Sadly, however, it seems that unless you are a fine art photographer making good money off your film photography, working in digital has become a “necessary evil” for any commercial photographer – be it wedding, outdoor, or studio photography – and keeping up with the latest gear is a virtual necessity. You have to spend money to make money, and now you have to spend even more.

The next time someone says to me that digital photography is cheaper I’ll reply with, “Unless you’re a full-time amateur, it really isn’t.”

9 responses to “The Real Cost of Digital Photography

  1. Very good points. When I bought my first digital camera, I remember reading somewhere that you should expect obsolescence in the camera body after about 3 years, so what you save on film and development costs, you spend on upgrading hardware.

    On balance (for me, anyway), I still find the advantages of digital to outweigh the disadvantages. Being able to shoot 500 photos on a single card, being able to adjust the ISO however I want, in-camera review… I’m not sure I could do what I do if those options were not available.

    BTW, do you still have Shiomi in your sights this month?

    • For speed and convenience (light weight with only one camera and no film) I totally would like to go with a good digital camera sometimes, at least when large format photography is not of paramount importance. The points you mention above are all excellent. But again, until I have an extra 500,000 yen or more kicking around for a camera and lenses (and more money for eventual computer upgrading), I will have to continue making my way with film.

      Oh, and in response to your question about what you would do without all the conveniences of digital cameras, I suspect you would still take photos anyway, as people did for a very long time before they had all those conveniences. My friends and I used to make plans and meet before there were cell phones, and people enjoyed photography before there were digital cameras.
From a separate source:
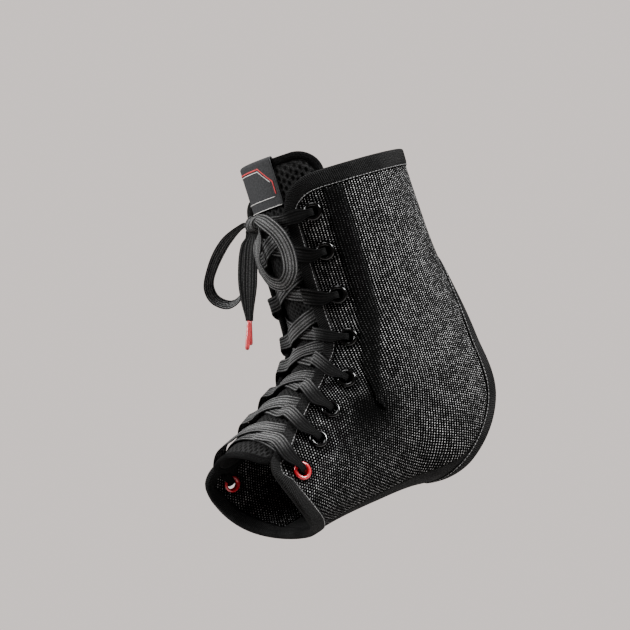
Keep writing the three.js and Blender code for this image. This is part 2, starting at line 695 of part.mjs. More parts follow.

Photography just got more convenient.

      Yes, I am still looking at Shiomi. The question will be whether I can afford to take a day off work to make it a three-day trip and what day that will be.

  2. While much of what you say is true, particularly about the useful life of film cameras, I find I’m so much more productive with digital, allowing me to get more work done in less time. I REALLY don’t miss three or four trips to the lab every shoot day. Digital has also given me more billable options, including raw file processing, retouching and file preparation for client output. No film. No Polaroid. No scanning. It’s all great, even though I do shoot film for personal projects and drum scan them in house.

    • Well, I have to say that I can certainly see the benefits of digital and I am sure that once I start with it, it will be hard to go back. Certainly I can appreciate being able to shoot freely and experiment, as I used to do back in the days when I had money for film and wasn’t supporting a family. I don’t shoot all I would like to because I can’t afford to. Getting a digital SLR would give me more freedom to shoot and exercise my creativity.

      The thing that deterred me at first was the rapid advances in the technology. There was no way I could afford to keep up. Now I feel the quality of digital is excellent and a good camera could continue to produce excellent results for years to come, I expect. But again, the cost is what holds me back. Until I can afford to upgrade my four-year old laptop computer and buy a decent camera with new lenses, I simply cannot consider making the switch. The cost of film is minimal in comparison, and the time spent going to the lab is less than what I would spend sitting at the computer every night after being away from home for 12 hours or more.

      Perhaps one day I will get there. I don’t believe that I shouldn’t.

  3. You bring up a lot of good points. I happen to have a keen interest in computers, so I would have a nice one regardless, but there is no way in hell I would have ever thought about buying things like monitor calibrators or monitors capable of displaying the full Adobe RGB gamut. I cringe when I add up the total cost for digital, luckily the computer can be used for so much more than photography.

    I will say that after purchasing an IPS monitor recently and a Spyder 3 Pro, I can easily say one could easily get by without ever needing to spend the money for those luxuries and you would only suffer a bit more trial and error for prints. The Lens Align is truly one of the biggest scams in all of photography IMO. A cheap yardstick, a triangle, and some small pieces of wood is all it would take to replicate it, but even that seems unnecessary since you can usually spot front or back focus during regular shooting with a fast aperture lens. Just my thoughts on cutting down on excess costs.

    • Thanks for your input, Clint. Yes, of course, a computer does have many other uses and I use mine mostly for writing and saving my CDs so I can make mixed disks for driving. So, I too would have one regardless (hoping mine doesn’t crash soon!).

      As for the comments about the other gear, I am glad you think it’s possible to get by without some of them. When someone writes that having this stuff is absolutely essential I wonder what they are getting paid to write that. If I can get by with just the camera and a computer that will make things a little more realistically affordable for me. Almost.

      I appreciate your comments. Thanks for reading!

  4. Mmm, the argument for using fully written-down (ie old) gear appeals to me, as a way of keeping a lid on costs. But what really keeps me with film (specifically, colour slide film) is the colour and the look. Sometimes – although not always – this is not reproducible with digital, especially when it comes to landscapes. (Though digital often works well with snow scenes.) Ideally, one takes both types of cameras on a hike , a film camera for the meditative landscapes and a digital camera for the action….

    • You know, PH, I just read yesterday the words of yet another pro raving about the benefits of digital photography and what a pain it was to use film. But when I was in Utah, I found a gorgeous landscape calendar by one David Pettit who uses the same 4×5 model I use, and I visited the gallery of another landscape artist whose stunning and awesome works were captured with a Wistia on Velvia. I felt a little vindicated knowing that these incredibly talented individuals did not think film was an archaic pest that was best left in the dusty annals of photographic history along side glass plates.

  5. I’ve always been a fan of Galen. His writing in Mountain Gazette back in the 70’s was as poetic as his photos. I wish someone would publish them.